С меньшей напряженностью звучит та же отрывистая интонация в другой любопытной серии текстов, в начале которой стоит стихотворение Бальмонта (1896): «Вечерний свет погас, Чуть дышит гладь воды. Настал заветный час Для искристой звезды…». В трагический сюжет включается этот образ у Сологуба (1902): «Никто не убивал. Он тихо умер сам, – Он беден был и мал, Но рвался к небесам… Но он любил мечтать О пресвятой звезде, Какой не отыскать Нигде – увы! – нигде…». Порывом к небесам это перекликается с Мандельштамом (1937): «О как же я хочу, Нечуемый никем, Лететь вослед лучу, Где нет меня совсем! А ты в кругу лучись, Другого счастья нет, И у звезды учись Тому, что значит свет…». Порыв ослабевает в призыв у Белого (1908, с замечательной вязью повторов, предвосхищающей Цветаеву): «Сверкни, звезды алмаз: Алмазный свет излей! Как пьют в прохладный час Глаза простор полей; Как пьет душа из глаз Простор полей моих; Как пью – в который раз? – Души душистый стих…». Звезда из реальной становится метафорической у Северянина («Эксцентричка», 1908 – образец для Мандельштама?): «Звезда горит звезде, Волне журчит волна. Но в ней, чего нигде: Она собой полна!..» Горение из небесного становится земным у Окуджавы: «Неистов и упрям, Гори, огонь, гори… А там пускай ведут… На самый Страшный суд…». И, наконец, уже не беспокойный герой стремится к звезде, а звезда нисходит к спокойному герою у Щипачева (1938): «Он здесь, в моем окне, Звезды далекой свет, Хотя бежал ко мне Сто сорок тысяч лет…» (ср. в другом его Я3мм – о возрасте планеты Земля, которой «при коммунизме жить Уж с самых детских лет»).
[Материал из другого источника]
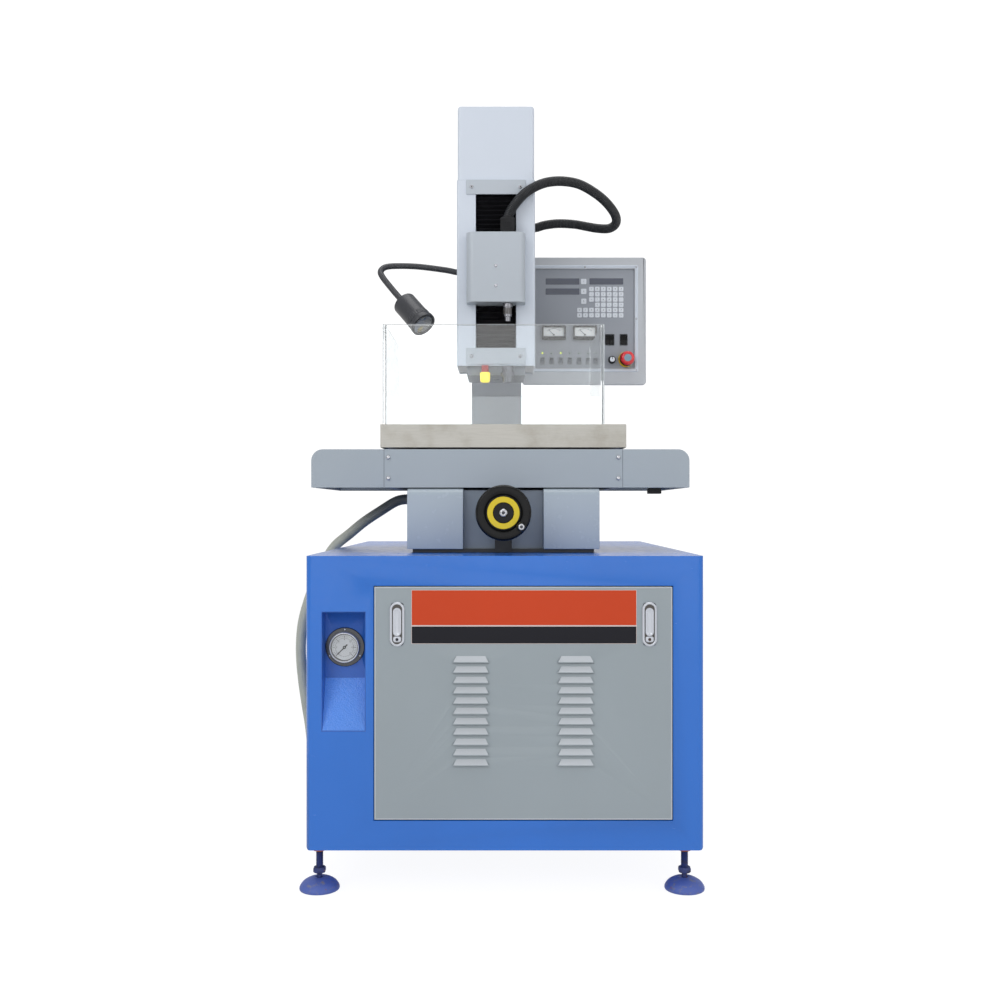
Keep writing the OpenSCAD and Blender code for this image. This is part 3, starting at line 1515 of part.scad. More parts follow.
module louvre_hood(grow) {
    w = louvre_w / 2 + grow;
    intersection() {
        translate([-w, 0, 0]) rotate([90, 0, 90]) linear_extrude(2 * w)
            polygon([[door_sheet, 0], [-louvre_out - grow, 0], [-louvre_out - grow, louvre_sheet], [0,
                louvre_h + grow],
                [door_sheet, louvre_h + grow]]);
        translate([0, -louvre_out - grow, 0]) face(louvre_out + grow + door_sheet)
            polygon([[-w, 0], [w, 0], [w - louvre_taper, louvre_h + grow], [-w + louvre_taper,
                louvre_h + grow]]);
    }
}

module at_louvres() {
    for (s = [-1, 1], i = [0 : louvre_count - 1])
        place(door_x + s * louvre_spread / 2, 0, door_z + louvre_low + i * louvre_pitch) children();
}

module door() {
    color(door_grey) difference() {
        union() {
            difference() {
                place(door_x, 0, door_z + door_h / 2) face(door_rim) rounded_rect(door_w, door_h,
                    door_fold_r);
                place(door_x, door_sheet, door_z + door_sheet)
                    block(door_w - 2 * door_sheet, door_rim, door_h - 2 * door_sheet);
            }
            at_louvres() louvre_hood(0);
        }
        at_louvres() translate([0, door_sheet + overrun, -overrun]) scale_hood();
        for (s = [-1, 1])
            place(door_x + s * lock_x, -overrun, lock_z) face(door_sheet + 2 * overrun)
                rounded_rect(lock_w - 2 * lock_floor, lock_h - 2 * lock_floor, lock_r - lock_floor);
    }
}

// The hood's own shape again, set back by the sheet, so that it leaves a thin hood open below
module scale_hood() {
    translate([0, louvre_sheet - door_sheet - overrun, 0]) intersection() {
        w = louvre_w / 2 - louvre_sheet;
        translate([-w, 0, 0]) rotate([90, 0, 90]) linear_extrude(2 * w)
            polygon([[door_sheet + overrun, 0], [-louvre_out, 0], [-louvre_out, overrun], [0,
                louvre_h - louvre_sheet + overrun],
                [door_sheet + overrun, louvre_h - louvre_sheet + overrun]]);
        translate([0, -louvre_out, 0]) face(louvre_out + door_sheet + overrun)
            polygon([[-w, 0], [w, 0], [w - louvre_taper, louvre_h - louvre_sheet + overrun],
                [-w + louvre_taper, louvre_h - louvre_sheet + overrun]]);
    }
}

lever_top_z = lock_z + lock_h / 2 - lever_top;
lever_low_z = lever_top_z - lever_l;
pin_depth = -lock_out + fit + lever_t / 2;

module latch_bodies() {
    floor_y = lever_t + lock_floor - lock_out;
    pocket_top = lever_top_z + lever_room;
    pocket_low = lever_low_z - fit - button_h;
    color(bright_metal) for (s = [-1, 1])
        place(door_x + s * lock_x, 0, 0) {
            difference() {
                translate([0, 0, lock_z]) union() {
                    translate([0, -lock_out, 0]) face(lock_out) rounded_rect(lock_w, lock_h, lock_r);
                    face(lock_back) rounded_rect(lock_w - 2 * lock_floor, lock_h - 2 * lock_floor,
                        lock_r - lock_floor);
                }
                translate([0, -lock_out - overrun, pocket_low])
                    block(lever_w + 2 * fit, floor_y + lock_out + overrun, pocket_top - pocket_low);
            }
            translate([0, -lock_out, pocket_low]) block(button_w, floor_y + lock_out, button_h);
            translate([-lever_w / 2 - fit, pin_depth, lever_top_z - lever_pin_drop])
                rotate([0, 90, 0]) cylinder(d = lever_pin_w, h = lever_w + 2 * fit);
        }
}

// The lever's upper end turns on the lock's pin, and its lower end swings out
module latch_lever(s) {
    color(bright_metal) place(door_x + s * lock_x, 0, 0) difference() {
        translate([0, -lock_out + fit, lever_low_z + lever_l / 2]) face(lever_t) rounded_rect(lever_w,
            lever_l, lever_r);
        translate([-lever_w / 2 - overrun, pin_depth, lever_top_z - lever_pin_drop])
            rotate([0, 90, 0]) cylinder(d = lever_pin_w + 2 * fit, h = lever_w + 2 * overrun);
    }
}

cabinet_shell();
gauge_recess();
foot_studs();
foot_pads();
water_tank();
pump_unit();
power_supply();
gauge_case();
gauge_glass();
bed();
bed_covers();
screw_bracket();
column();
head_frame();
head_cover();
top_cover();
head_base();
z_motor();
electrode_guide();
indicator_light();
control_box();
faceplate();
keypad_keys();
meter_cases();
lamp_arm();
lamp_head();
drain_hose();
hose_fittings();
conduit();
bellows();
door();
latch_bodies();
latch_lever(-1);  // latch_lever_left
latch_lever(1);  // latch_lever_right
handwheel();
y_screw();
crank_knob();
saddle();
stage_covers();
worktable();
guard();
x_screw();
carriage();
spindle();
z_screw();
e_stop();
selector_knob();
gauge_needle();
meter_needle(0);  // meter_needle_left
meter_needle(1);  // meter_needle_right
power_rocker(0);  // power_rocker_1
power_rocker(1);  // power_rocker_2
power_rocker(2);  // power_rocker_3
mode_rocker(0);  // mode_rocker_1
mode_rocker(1);  // mode_rocker_2
mode_rocker(2);  // mode_rocker_3
mode_rocker(3);  // mode_rocker_4
mode_rocker(4);  // mode_rocker_5
mode_rocker(5);  // mode_rocker_6
mode_rocker(6);  // mode_rocker_7
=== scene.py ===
"""Looks of a small-hole drilling machine: surfaces, finishes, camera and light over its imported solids.

Lengths are in millimetres: x from the cabinet's centre, depth behind the cabinet's front and height above
the floor. place() turns them into metres in the frame of the solids.
"""
import logging
import math
from collections.abc import Iterable, Sequence
from dataclasses import dataclass
from enum import Enum
from functools import reduce
from operator import add

import bmesh
import bpy
import numpy as np
from mathutils import Matrix


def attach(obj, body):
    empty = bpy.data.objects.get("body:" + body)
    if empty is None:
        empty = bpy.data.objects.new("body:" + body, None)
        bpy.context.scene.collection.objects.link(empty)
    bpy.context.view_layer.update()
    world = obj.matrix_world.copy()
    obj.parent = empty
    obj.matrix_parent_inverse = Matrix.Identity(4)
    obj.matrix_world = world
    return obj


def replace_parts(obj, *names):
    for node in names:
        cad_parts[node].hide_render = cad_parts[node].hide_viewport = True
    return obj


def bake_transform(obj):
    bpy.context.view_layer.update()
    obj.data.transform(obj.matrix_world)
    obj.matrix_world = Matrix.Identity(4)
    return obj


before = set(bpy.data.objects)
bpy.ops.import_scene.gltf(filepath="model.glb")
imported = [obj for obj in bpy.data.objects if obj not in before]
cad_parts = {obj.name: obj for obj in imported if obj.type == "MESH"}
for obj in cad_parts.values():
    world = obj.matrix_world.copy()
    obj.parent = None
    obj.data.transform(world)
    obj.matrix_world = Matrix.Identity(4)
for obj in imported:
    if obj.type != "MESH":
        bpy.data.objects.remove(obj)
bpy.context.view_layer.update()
log = logging.getLogger("machine")
MM = 0.001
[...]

Заметим, что все три «непесенные» типа Я3 (12–14), очень активно развиваясь в современной поэзии, взаимодействуют друг с другом и порой как бы меняются темами. Так, «кредо» можно встретить и в Я3мж (Антокольский, об эпохе: «…Не я в тебе гощу, А ты во мне – как дома»; Тихонов: «Стих может заболеть И ржавчиной покрыться…»; Евтушенко: «…Поэзия чудит, Когда нас выбирает…»); пейзаж – и в Я3мм («Ленинградская тетрадь» Кирсанова); трагедию – и в Я3жм («Ложная тревога» Пастернака), и в Я3мж («Ночная уха» Яшина) с любопытными сочетаниями семантических окрасок. Перед нами живой и плодотворный процесс скрещивания еще не окостеневших традиций.
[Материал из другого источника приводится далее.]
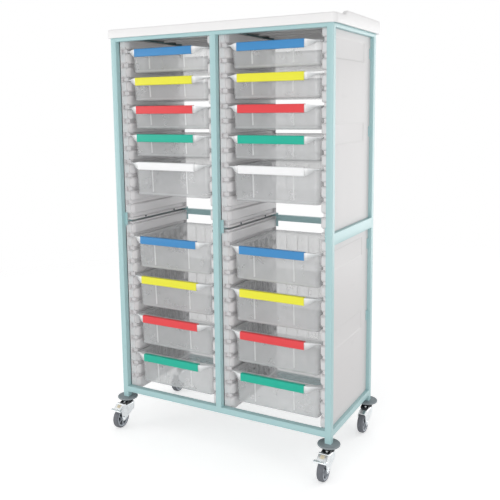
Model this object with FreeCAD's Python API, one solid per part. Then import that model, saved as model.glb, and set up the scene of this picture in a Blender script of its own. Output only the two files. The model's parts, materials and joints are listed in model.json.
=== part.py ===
import FreeCAD, Part
import math
import os

# Tray storage unit on castors: welded square tube frame, moulded worktop, runner panels,
# eighteen clear trays in two columns, four swivel castors. Millimetres, +Z up, the front
# faces -Y. The origin is on the floor, at the centre of the unit's footprint.

Vector = FreeCAD.Vector

# ---- frame -----------------------------------------------------------------------------
frame_width = 855.0
frame_depth = 405.0
post_lift = 110.0             # floor to the bottom end of a corner post
tube = 22.0                   # side of the square tube
tube_wall = 1.5
bottom_rail_lift = 20.0       # bottom end of a corner post to the bottom rails
side_mid_rail_height = 38.0

# ---- worktop ---------------------------------------------------------------------------
top_thickness = 20.0
top_overhang_front = 10.0
top_overhang_side = 12.0
top_overhang_back = 16.0
top_corner_radius = 18.0
skirt_drop = 10.0             # how far the skirt comes down over the frame
skirt_gap = 1.0               # between the skirt and the frame
lip_height = 14.0             # raised lip along the sides and the back
lip_width = 16.0
lip_inner_radius = 6.0
lip_setback = 66.0            # front of the frame to the foot of the lip's ramp
lip_ramp = 30.0

# ---- trays -----------------------------------------------------------------------------
rim_width = 346.0
rim_thickness = 4.0
rim_overhang = 10.0           # rim beyond the tray's body, on each side
rim_front_setback = 27.0      # front of the frame to the rim's straight front edge
rim_front_radius = 10.0
rim_rear_radius = 26.0
rim_stop_gap = 0.5            # rim to the rear stop
shallow_tray_height = 77.0
deep_tray_height = 120.0
tray_wall = 2.2
tray_floor = 2.5
tray_draft = 6.0              # how much the body narrows on each side, top to bottom
tray_corner_radius = 22.0
tray_corner_flat = 11.0       # radius that each flat of a turned corner stands for
tray_front_gap = 12.0         # rim's front edge to the body
tray_rear_gap = 9.0           # body to the rim's rear edge
handle_projection = 20.0      # handle lip in front of the rim's front edge
handle_straight = 244.0       # straight middle of the handle lip
handle_rise = 3.5             # handle lip above the rim
handle_drop = 15.5            # handle lip below the rim's top
handle_wall = 2.5
clip_length = 240.0
clip_wall = 1.8
clip_gap = 0.2                # between the clip and the handle lip
clip_cover = 14.6             # depth of the clip's top leg
clip_hook = 6.0               # depth of the clip's bottom leg

# ---- runner panels ---------------------------------------------------------------------
runner_pitch = 50.0
runner_count = 12             # grooves in each panel
groove_height = 12.0
rim_side_gap = 2.0            # rim to the bottom of the groove, and body to the ridges
rim_rest_gap = 0.3            # tray rim above the ridge that carries it
top_ridge_height = 23.0       # the low ridge above the first groove
ridge_draft = 2.0
ridge_lead_in = 12.0          # length of the ridge's sloping front end
panel_wall = 3.0
panel_fit_gap = 0.3           # panel edges to the tubes beside, above and below them
panel_post_gap = 2.5          # panel's front edge to the front post
rear_stop_length = 2.7
first_rim_drop = 34.0         # underside of the rail above to the first tray's rim
last_rim_rise = 34.0          # bottom rails to a rim in the last groove
last_rim_rise_upper = 52.0    # side mid rails to a rim in the last groove
panel_joint_rise = 20.0       # underside of the mid rails to the joint between the panels
upper_tray_step = 2           # grooves from each upper tray to the next
lower_tray_step = 3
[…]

15. Я3жж и Я3дж – разновидности редкие и самостоятельных семантических окрасок не выработавшие; о них можно говорить лишь как бы в разделе «разное». В Я3жж сосуществуют «Как не в своем рассудке…» Пастернака и «Была пора глухая…» Асеева; в Я3дж «Тебе бы только кланяться, Грудями оземь плюхать…» («Автобиография Москвы») Асеева и «…Страна очарования За далью непогоды…» Ушакова; в редкой строфе ДЖДЖ+ДМДМ «Эвридика» Тарковского («…Дитя, беги, не сетуй Над Эвридикой бедной И палочкой по свету Гони свой обруч медный…»), несомненно, отозвалась в «Дальней дороге» Окуджавы, но тут же рядом стоит и совсем непохожее «Давайте после драки Помашем кулаками…» Слуцкого.
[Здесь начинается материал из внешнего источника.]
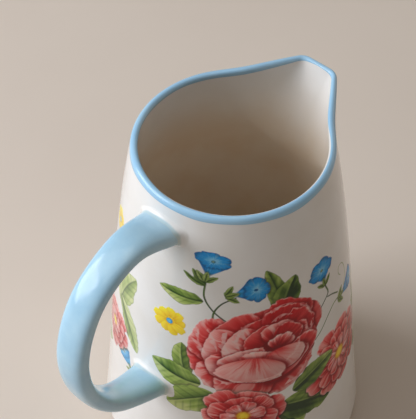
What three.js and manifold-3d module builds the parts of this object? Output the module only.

Здесь можно выделить разве что маленькую группу стихотворений, объединенных неожиданным истоком – итальянским. Мы упоминали об анакреонтических «оделеттах» Ронсара с рифмовкой ЖМ; в Италии они нашли отклик в «канцонеттах» Фругони с «удлинившейся» рифмовкой ДЖ (от «мартеллианского» александрийского стиха); при Парини эта форма перешла в высокую поэзию, при Мандзони достигла расцвета; переводами из Мандзони были первые русские стихи Я3дждж+дмдм: «Разбросанные локоны Упали к груди белой…» Козлова и «Высокого предчувствия Порывы и томленье…» Тютчева (ок. 1830 года). Единственное заметное оригинальное стихотворение такого вида – это «Твои движенья гибкие, Твои кошачьи ласки, То гневом, то улыбкою Сверкающие глазки…» Ап. Григорьева, – и оно было написано (в 1858 году) во Флоренции. Можно думать, что от Григорьева отталкивался Блок, создавая строфу Я3ждм для своей «Флоренции» (1909): «…Пляши и пой на пире, Флоренция, изменница, В венке спаленных роз!» А отголосок инвективной интонации Блока можно расслышать в 1935 году в «Ночном Париже» Тихонова с его вольным сочетанием Я3жм и Я3дм.
16. Заключение. Мы рассмотрели здесь более 300 примеров употребления русского 3-ст. ямба. Конечно, выделение 15 семантических окрасок не покрывает всех оттенков его семантического ореола. Это лишь вехи, расставленные в обследованных местах семантического поля, чтобы служить ориентирами при дальнейшем изучении неисследованных мест. Могут опять заметить: «Набор тем, с которыми сочетается этот размер, настолько широк, что охватывает почти всю тематику русской поэзии, – а если так, то вряд ли можно говорить о специфической семантике данного размера». Это не так: набор тем в разных размерах может быть одинаков или почти одинаков, но структура этого набора одинакова не будет. Те связи, которые мы старались проследить между 15 окрасками 3-ст. ямба и которые позволяют им плавно переходить друг в друга, в любом другом размере заведомо будут иными. О несчастной любви можно писать практически в любом размере, но в каждом эта тема будет перекликаться с разными темами, жанрами и интонациями. Можно сравнить: две горные вершины в двух разных хребтах могут иметь одинаковую высоту, но от каждой будет открываться совсем иная картина окрестного рельефа.